Desde hace mucho tiempo se ha dicho que nuestra sociedad ha sucumbido al nihilismo, que ya todo vale, que todo está permitido, pero en sentido estricto en realidad ello no es tan así. Sí así fuera, nuestras sociedades ya se habrían resquebrajado desde hace tiempo; pero, a pesar de todo, se mantienen en pie. Una conclusión así podría hacer un poco de más sentido para hablar de aquella rebeldía de los años 60 y 70 del sexo, drogas y rock & and roll, pero lo que estamos viendo hoy no es necesariamente una suerte de degeneración sino más bien la consolidación de una transición de entender la moral desde la lógica del deber hacia la lógica de los derechos en aras de buscar un marco ético y moral que funcione dentro de una sociedad líquida, capitalista y posmoderna con narrativas fragmentadas. En esa etapa de rebeldía de los años 60 y 70 el individuo buscó liberarse de las normas, los tabúes y los deberes. Lo que hoy ocurre parecería ir un poco en sentido opuesto: no se trata de un retorno a la sociedad del deber, sino la búsqueda de una estructura que satisfaga a una sociedad ya «liberalizada», que le dote de un cierto orden y la mantenga en pie.
La sociedad del deber, como le llama Lipovetsky, fue promovida dentro de las sociedades modernas que emergieron en la sociedad industrial para evitar la degeneración y el caos. No solo eran las instituciones religiosas las que la promovían, sino el propio Estado secular y laico (siendo el punto más álgido la sociedad victoriana). Por ejemplo, se decía que tu deber como hombre o como mujer era comportarte de esta manera o llevar a cabo ciertos roles, debes sacrificarte por tu país aún si ese sacrificio no te iba a traer un beneficio personal, debías de salir a votar porque es tu obligación. Bajo esta cultura del deber, más que los derechos (que existían, aunque jugaban un papel secundario al respecto), las sociedades occidentales se mantuvieron en pie.
En nuestros tiempos, en cambio, la idea del sacrificio ahora termina siendo sustituida por la del bienestar. La cultura del deber ha sido eclipsada por la cultura de los derechos, que mantiene la idea toral de la cultura occidental de que el ser humano es digno por el mero hecho de serlo, pero que cambia el enfoque bajo el cual se aborda la ética y moral.
Ya no se habla de sacrificios en torno a un bien común sino de derechos: tienes derecho a ser respetado, tienes derecho a la educación, tienes derecho a votar, tienes derecho a expresarte etc. Pero para satisfacer estos derechos es imperativo crear obligaciones y un marco ético: si tienes derecho a expresarte, entonces yo estoy obligado a permitir expresarte, si tienes derecho a vivir, entonces yo estoy obligado a no matarte. No hay un «todo se vale expreso» ni un nihilismo absoluto en tanto que para poder garantizar los derechos se vuelve indispensable crear reglas y normas que la gente debe seguir.
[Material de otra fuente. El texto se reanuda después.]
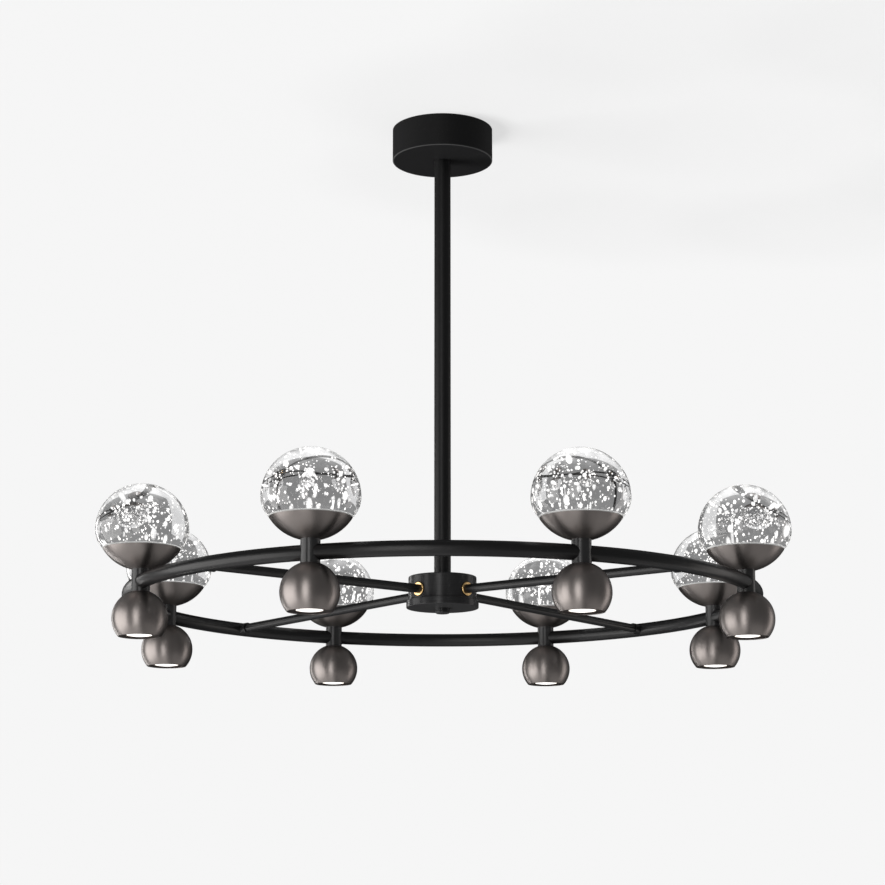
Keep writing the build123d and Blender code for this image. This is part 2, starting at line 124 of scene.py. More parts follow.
class CrystalSettings(bpy.types.PropertyGroup):
    """The crystal balls and the bubbles in them."""

    ground_drop: length("Ground face", 0.020, "Ball's middle down to its ground face")
    belly_radius: length("Belly", 0.029, "Rounding of the ball's side below its middle")
    boss_radius: length("Boss radius", 0.0346, "Radius of the boss that sits in the cup")
    polish: length("Polished edge", 0.0006, "Rounding of the ground face's edge")
    bubbles: whole("Bubbles", 96, "Main air bubbles in each ball")
    bubble_small: length("Smallest bubble", 0.0009, "Radius of the smallest main bubbles")
    bubble_large: length("Largest bubble", 0.0023, "Radius of the largest main bubbles")
    skin: length("Clear skin", 0.0020, "Least crystal between a bubble and the surface")
    froth: whole("Froth", 12, "Small bubbles tried round each main bubble")
    froth_spread: length("Froth spread", 0.0046, "How far small bubbles lie from their main one")
    froth_small: length("Smallest froth", 0.00035, "Radius of the smallest bubbles in the froth")
    froth_large: length("Largest froth", 0.0011, "Radius of the largest bubbles in the froth")
    froth_band: length("Froth band", 0.013, "How far above and below its height the froth is dense")
    seed: whole("Seed", 4, "Another seed scatters the froth differently")
    tint: colour("Crystal tint", (0.74, 0.74, 0.745), "What the crystal's middle lets through")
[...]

Incluso dentro de los sectores conservadores donde permea y se mantiene más el sentido del deber han adoptado progresivamente el enfoque de los derechos para defender sus convicciones: ahora se habla del «derecho de los niños a tener mamá y papá», «el derecho a la vida», por poner algunos ejemplos. La batalla cultural entre conservadores y progresistas va en función a los derechos mucho más que los deberes, dado que los derechos que uno y otro defienden se contradicen y no pueden coexistir y dado que, hablando de derechos dentro de una cultura basada en los derechos más que en los deberes, es más fácil persuadir a la gente. Más suena hablar de «el derecho del niño a tener una madre y un padre» que hablar del tema en cuestión de deberes.
¿Podrá nuestra sociedad, tan líquida y cambiante, mantenerse en pie prescindiendo por completo de la cultura del deber, de la cual las nuevas generaciones ya se sienten muy ajenas? ¿Esta cultura de los derechos representa un avance o un riesgo con respecto de la cultura del deber? Las opiniones al respecto están muy divididas, más cuando esta nueva forma de abordar la ética es relativamente nueva. La liquidez de nuestra sociedad evidentemente espanta a más de una persona dado que se percibe que no termina por consolidarse una estabilidad muy fija y anclada lo cual deriva en una suerte de angustia hacia lo desconocido, como si más de una vez nos sometiéramos a asomarnos a un precipicio al cual tememos caer, algo similar a la angustia de Kierkegaard. Pero tampoco se percibe lo opuesto, que la sociedad termine por sucumbir a la degeneración y al caos. Pareciera que nuestra sociedad se ha mantenido en una suerte de estado de equilibrio bajo el cual aspira a expandir el sentimiento de liberación sin prescindir de un marco ético y moral.